Tell me the universe doesn't cooperate when you're on the right path:

All of these fabrics were bought at different times years apart. And there is enough for all the projects.

So I'm feeling right proud of my "foresight." At least, that'll be my story next time I want to add to the stash...

Monday, November 5, 2007

No Photographic Evidence...Sorry

Someday I will post photos of pasta-making. This weekend's foray was impressive, but certainly not graceful.

I've made pasta before using a rolling pin and knife, but since Christmas the pasta maker that attaches to my mixer has been taunting me from the cabinet. After all, on the Food Network, pasta-making is nothing: slap the egg and water into the flour, commercial break, there's a nice, smooth dough, knead it around, commercial break, now it's sliding smoothly through the pasta machine and Presto! Chango! Fettucine!

Need I say it's not all that simple?

There I was surrounded by Joy of Cooking, the pasta machine manual and Lidya's Kitchen cookbook advising me what to do, and the first quarter-batch looking like a rat had gnawed on it.

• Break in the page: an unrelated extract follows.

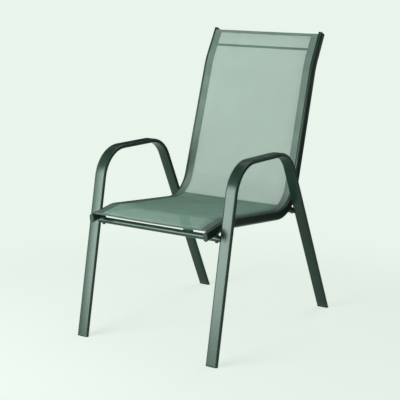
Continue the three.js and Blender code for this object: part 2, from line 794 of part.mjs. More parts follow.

I think at some point Joe, my youngest son, started pounding it into the machine, laughing maniacally.

He finally gave up and left the kitchen saying, "Break out the San Giorgio, Mom."

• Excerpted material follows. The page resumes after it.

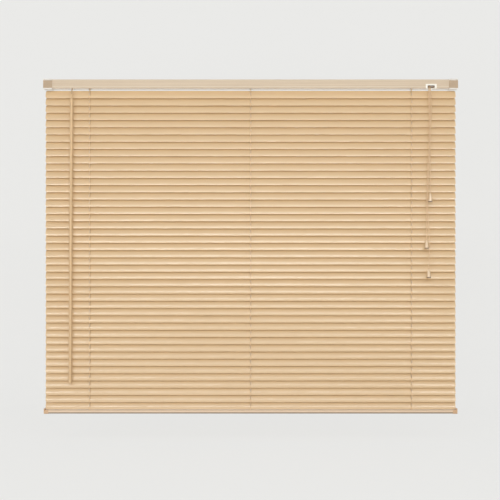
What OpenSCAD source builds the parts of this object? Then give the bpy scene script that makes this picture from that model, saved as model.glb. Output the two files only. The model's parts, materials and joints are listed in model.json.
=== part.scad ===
// Slatted blind with a wand tilter and a cord lock, hung in two box brackets.
// Millimetres. +Z is up, the room is towards -Y and the tilt wand is at -X.
// The origin is the middle of the four top fixing holes, on the brackets' top faces.
// The slats are drawn closed, with their room-side edges down.

/* [Blind] */
// Width over the two brackets
blind_w = 1200; // [1050:1:1700]
// Number of slats
slat_count = 44; // [10:1:44]
// Spacing of the slats down the ladders
slat_pitch = 21; // [17:0.5:26]
// Distance of the outer ladders from the ends of the blind
ladder_inset = 133; // [125:1:170]

/* [Slats] */
// Width of a slat, front to back
slat_w = 25; // [20:0.5:32]
// Thickness of a slat
slat_t = 0.6; // [0.4:0.1:1]
// Height of a slat's crown
slat_crown = 2; // [1:0.1:3]
// Radius of a slat's corners
slat_corner_r = 5; // [2:0.5:8]
// Gap between a slat's end and the outer face of the bracket
slat_end_gap = 5; // [3:0.5:12]
// Tilt of a closed slat from level
closed_tilt = 67; // [55:1:70]
// Size of a cord slot along the slat
slot_w = 3.6; // [3.2:0.1:6]
// Size of a cord slot across the slat
slot_l = 10; // [9:0.5:14]

/* [Headrail] */
// Depth of the headrail, front to back
rail_d = 25; // [24:0.5:34]
// Height of the headrail
rail_h = 26; // [25:0.5:34]
// Sheet thickness of the headrail
rail_t = 0.8; // [0.6:0.1:1.2]
// Width of the headrail's two inward lips
rail_lip = 4; // [2:0.5:5]
// Gap between the headrail and the closed first slat
first_slat_gap = 3.8; // [3:0.1:12]

/* [Brackets] */
// Width of a box bracket
bracket_w = 26; // [22:1:36]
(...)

Undaunted, I shut all the books and let The Force take over.

And that's my advice to you. Once you have a general recipe, use The Force and your own common sense.

The last three quarter-batches should have been filmed for Food Network -- or at least for Domestic Derring-Do. And if, at that point, I'd have had the energy to climb the stairs to get the camera you would now be seeing pictures of waves of fettucine pouring fluidly from my pasta machine and me with a serene smile on my face. You would see a big photo of steaming pasta with a simple tomato sauce and husband and brother with happy faces. I would be writing about how simple it is to produce a bowl of pasta and how I do it all the time: Presto! Chango!

I aspire to get to that point where I can be smug about pasta-making ("You mean you buy boxed pasta? What's wrong with you?").